** REQUIREMENT **
Write out the whole listing, matching it exactly.

START RECORDS PROVIDED

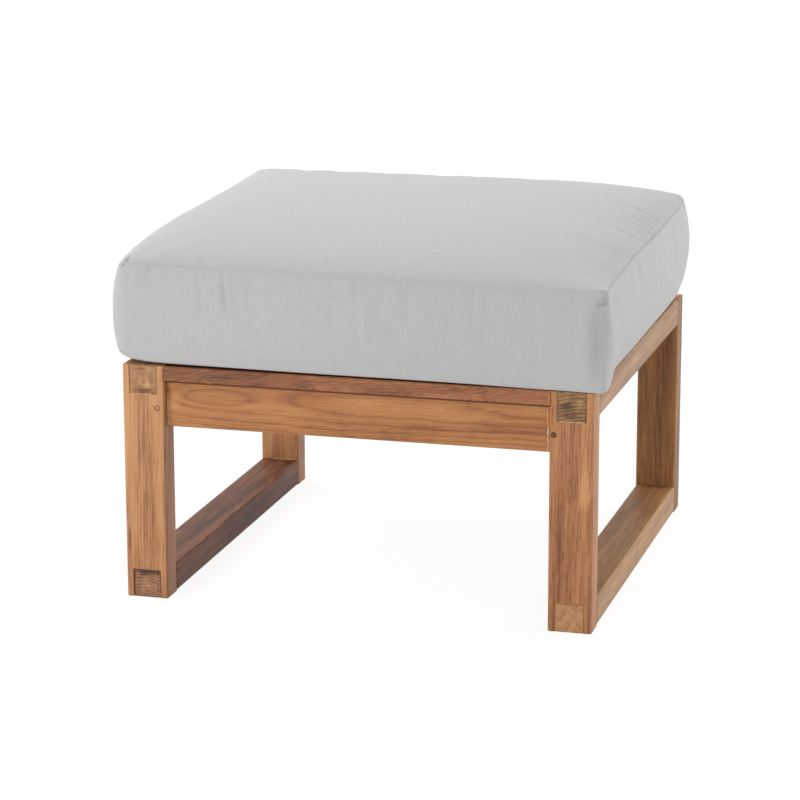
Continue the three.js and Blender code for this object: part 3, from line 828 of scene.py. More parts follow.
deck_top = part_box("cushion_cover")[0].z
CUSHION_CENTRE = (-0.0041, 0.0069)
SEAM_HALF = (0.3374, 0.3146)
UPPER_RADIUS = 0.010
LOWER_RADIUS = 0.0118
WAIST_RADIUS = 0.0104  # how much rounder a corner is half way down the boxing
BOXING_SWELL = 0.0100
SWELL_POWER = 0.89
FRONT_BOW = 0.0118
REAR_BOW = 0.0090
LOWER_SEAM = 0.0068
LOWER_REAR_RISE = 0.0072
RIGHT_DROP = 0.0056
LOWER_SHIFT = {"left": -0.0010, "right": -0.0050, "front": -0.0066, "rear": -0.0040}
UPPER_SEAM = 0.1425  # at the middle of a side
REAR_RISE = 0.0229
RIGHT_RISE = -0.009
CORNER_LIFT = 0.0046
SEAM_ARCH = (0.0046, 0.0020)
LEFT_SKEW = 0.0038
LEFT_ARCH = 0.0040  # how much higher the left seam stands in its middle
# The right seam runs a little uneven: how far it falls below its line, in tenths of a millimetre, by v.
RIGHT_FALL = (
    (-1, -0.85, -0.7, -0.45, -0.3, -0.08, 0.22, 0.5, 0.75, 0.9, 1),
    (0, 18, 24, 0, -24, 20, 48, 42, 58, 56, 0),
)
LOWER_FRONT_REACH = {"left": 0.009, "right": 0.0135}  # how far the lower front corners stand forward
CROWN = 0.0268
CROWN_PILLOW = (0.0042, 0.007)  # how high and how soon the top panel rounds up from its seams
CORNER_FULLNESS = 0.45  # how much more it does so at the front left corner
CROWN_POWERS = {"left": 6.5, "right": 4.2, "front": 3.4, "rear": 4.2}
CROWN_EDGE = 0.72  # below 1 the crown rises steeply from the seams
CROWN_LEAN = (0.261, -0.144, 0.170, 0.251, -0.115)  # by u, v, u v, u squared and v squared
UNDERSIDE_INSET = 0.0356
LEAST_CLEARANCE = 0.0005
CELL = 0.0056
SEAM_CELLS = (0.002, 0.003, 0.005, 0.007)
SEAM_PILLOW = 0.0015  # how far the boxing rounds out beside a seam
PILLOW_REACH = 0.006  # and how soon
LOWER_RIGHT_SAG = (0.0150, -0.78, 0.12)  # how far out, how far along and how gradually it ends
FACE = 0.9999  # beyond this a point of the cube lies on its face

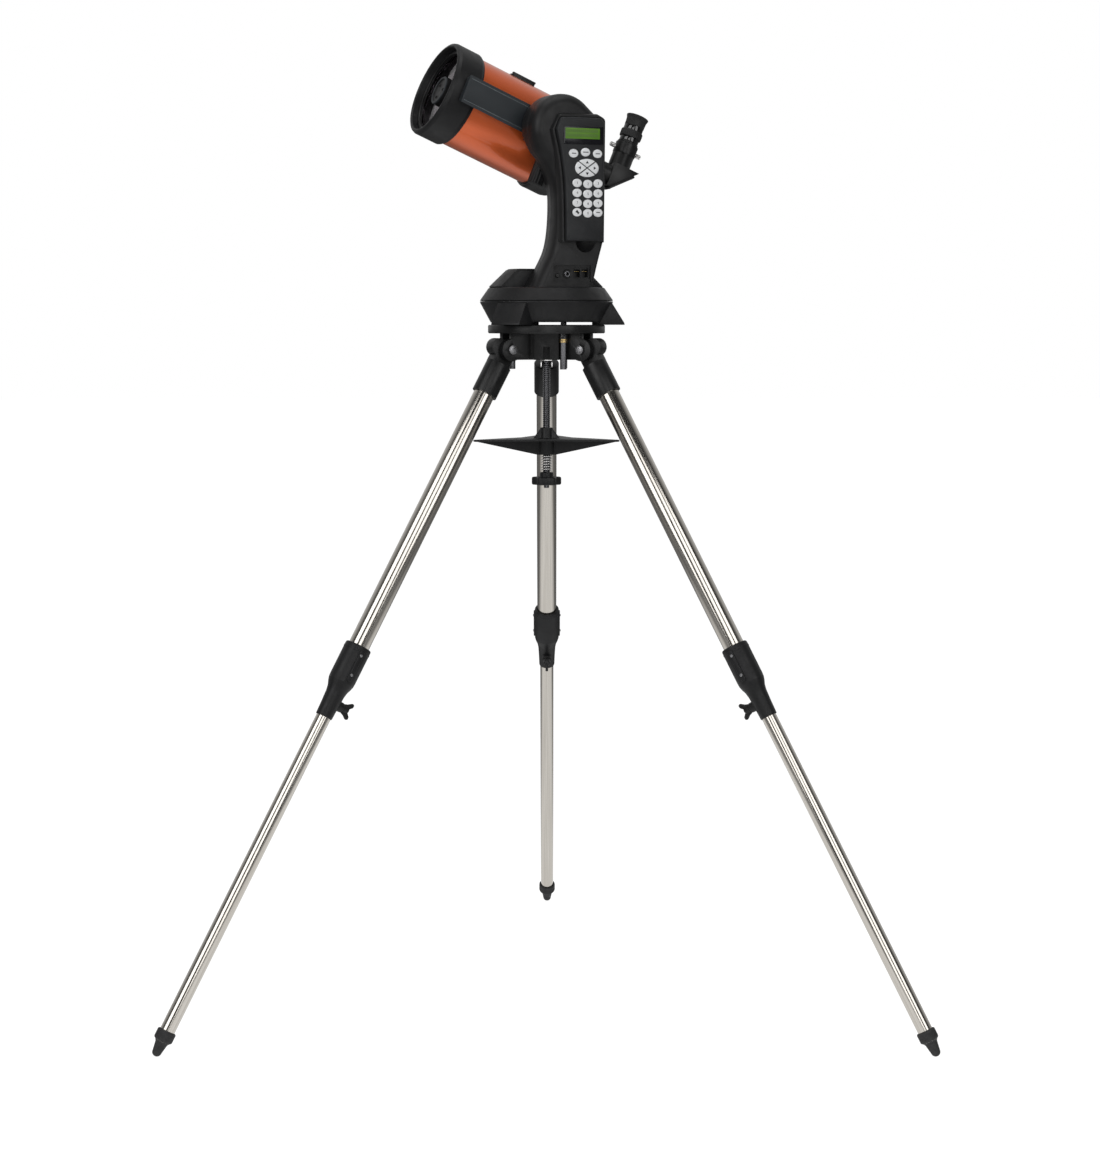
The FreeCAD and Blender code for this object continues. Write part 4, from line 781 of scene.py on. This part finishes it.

END RECORDS PROVIDED

** TASK RESPONSE **
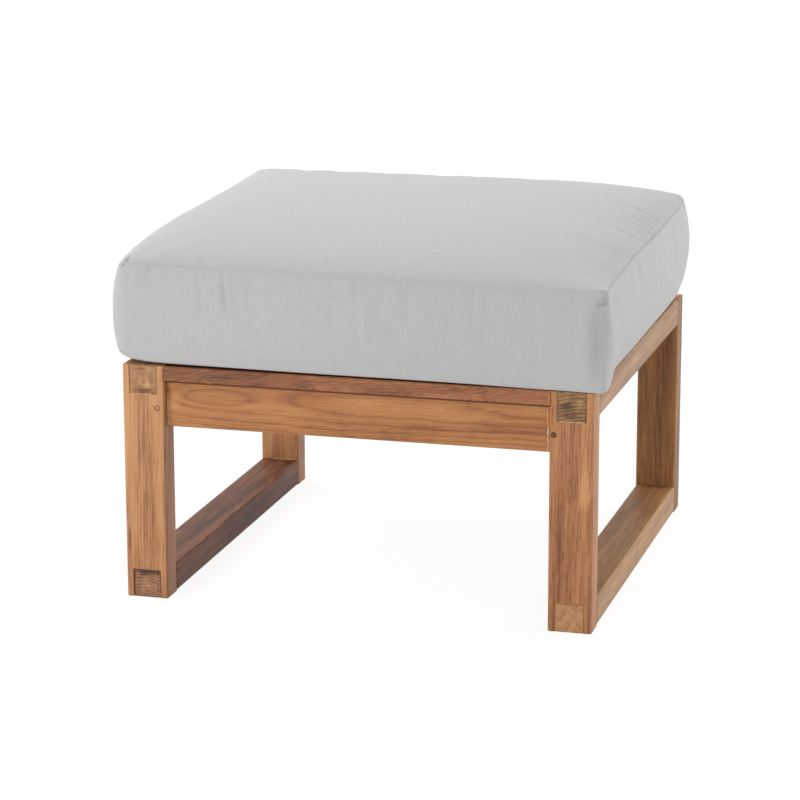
Continue the three.js and Blender code for this object: part 3, from line 828 of scene.py. More parts follow.
deck_top = part_box("cushion_cover")[0].z
CUSHION_CENTRE = (-0.0041, 0.0069)
SEAM_HALF = (0.3374, 0.3146)
UPPER_RADIUS = 0.010
LOWER_RADIUS = 0.0118
WAIST_RADIUS = 0.0104  # how much rounder a corner is half way down the boxing
BOXING_SWELL = 0.0100
SWELL_POWER = 0.89
FRONT_BOW = 0.0118
REAR_BOW = 0.0090
LOWER_SEAM = 0.0068
LOWER_REAR_RISE = 0.0072
RIGHT_DROP = 0.0056
LOWER_SHIFT = {"left": -0.0010, "right": -0.0050, "front": -0.0066, "rear": -0.0040}
UPPER_SEAM = 0.1425  # at the middle of a side
REAR_RISE = 0.0229
RIGHT_RISE = -0.009
CORNER_LIFT = 0.0046
SEAM_ARCH = (0.0046, 0.0020)
LEFT_SKEW = 0.0038
LEFT_ARCH = 0.0040  # how much higher the left seam stands in its middle
# The right seam runs a little uneven: how far it falls below its line, in tenths of a millimetre, by v.
RIGHT_FALL = (
    (-1, -0.85, -0.7, -0.45, -0.3, -0.08, 0.22, 0.5, 0.75, 0.9, 1),
    (0, 18, 24, 0, -24, 20, 48, 42, 58, 56, 0),
)
LOWER_FRONT_REACH = {"left": 0.009, "right": 0.0135}  # how far the lower front corners stand forward
CROWN = 0.0268
CROWN_PILLOW = (0.0042, 0.007)  # how high and how soon the top panel rounds up from its seams
CORNER_FULLNESS = 0.45  # how much more it does so at the front left corner
CROWN_POWERS = {"left": 6.5, "right": 4.2, "front": 3.4, "rear": 4.2}
CROWN_EDGE = 0.72  # below 1 the crown rises steeply from the seams
CROWN_LEAN = (0.261, -0.144, 0.170, 0.251, -0.115)  # by u, v, u v, u squared and v squared
UNDERSIDE_INSET = 0.0356
LEAST_CLEARANCE = 0.0005
CELL = 0.0056
SEAM_CELLS = (0.002, 0.003, 0.005, 0.007)
SEAM_PILLOW = 0.0015  # how far the boxing rounds out beside a seam
PILLOW_REACH = 0.006  # and how soon
LOWER_RIGHT_SAG = (0.0150, -0.78, 0.12)  # how far out, how far along and how gradually it ends
FACE = 0.9999  # beyond this a point of the cube lies on its face

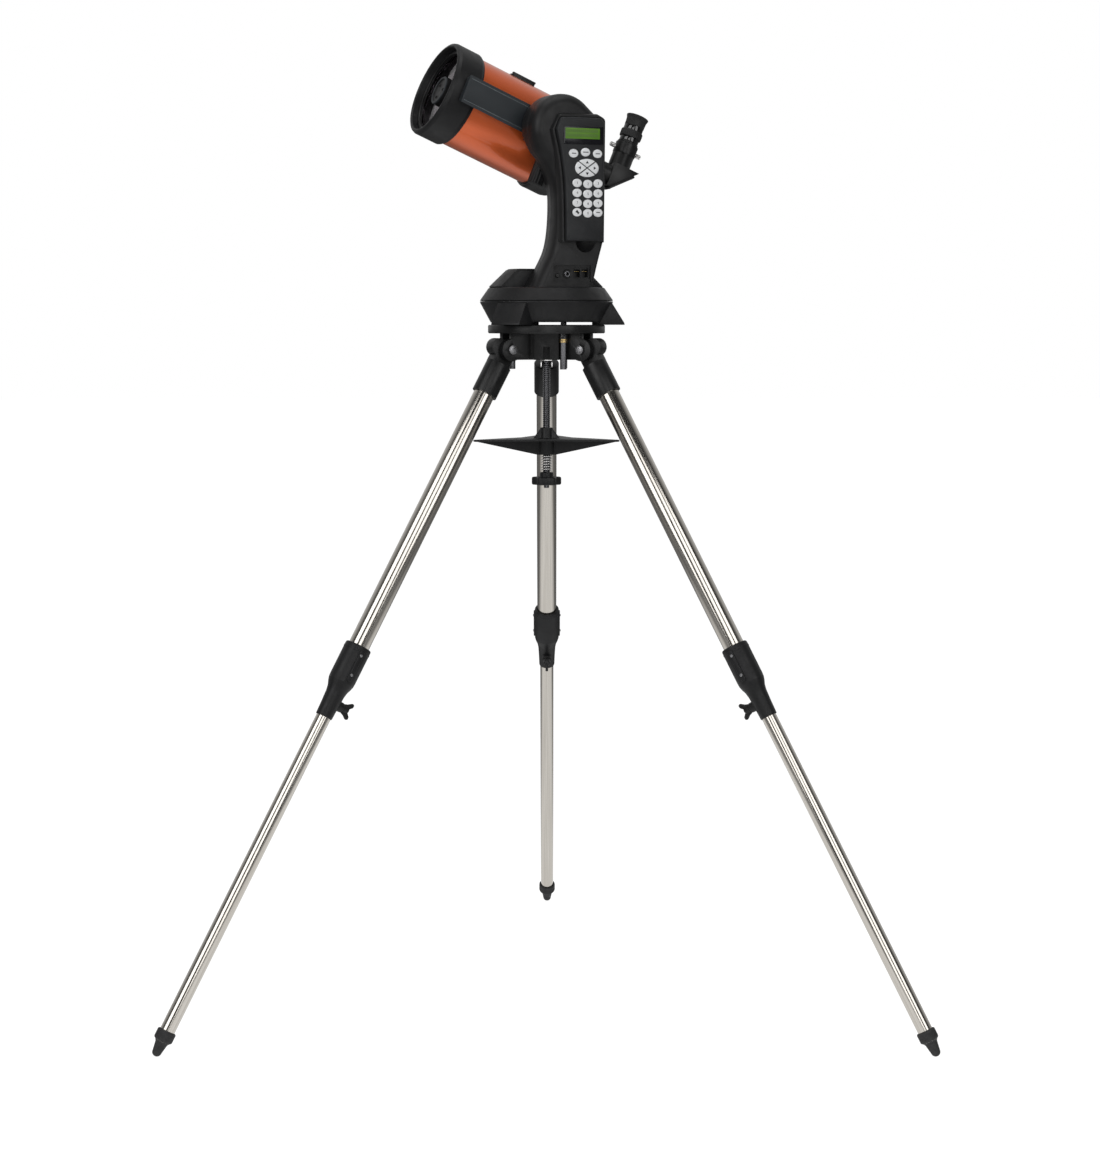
The FreeCAD and Blender code for this object continues. Write part 4, from line 781 of scene.py on. This part finishes it.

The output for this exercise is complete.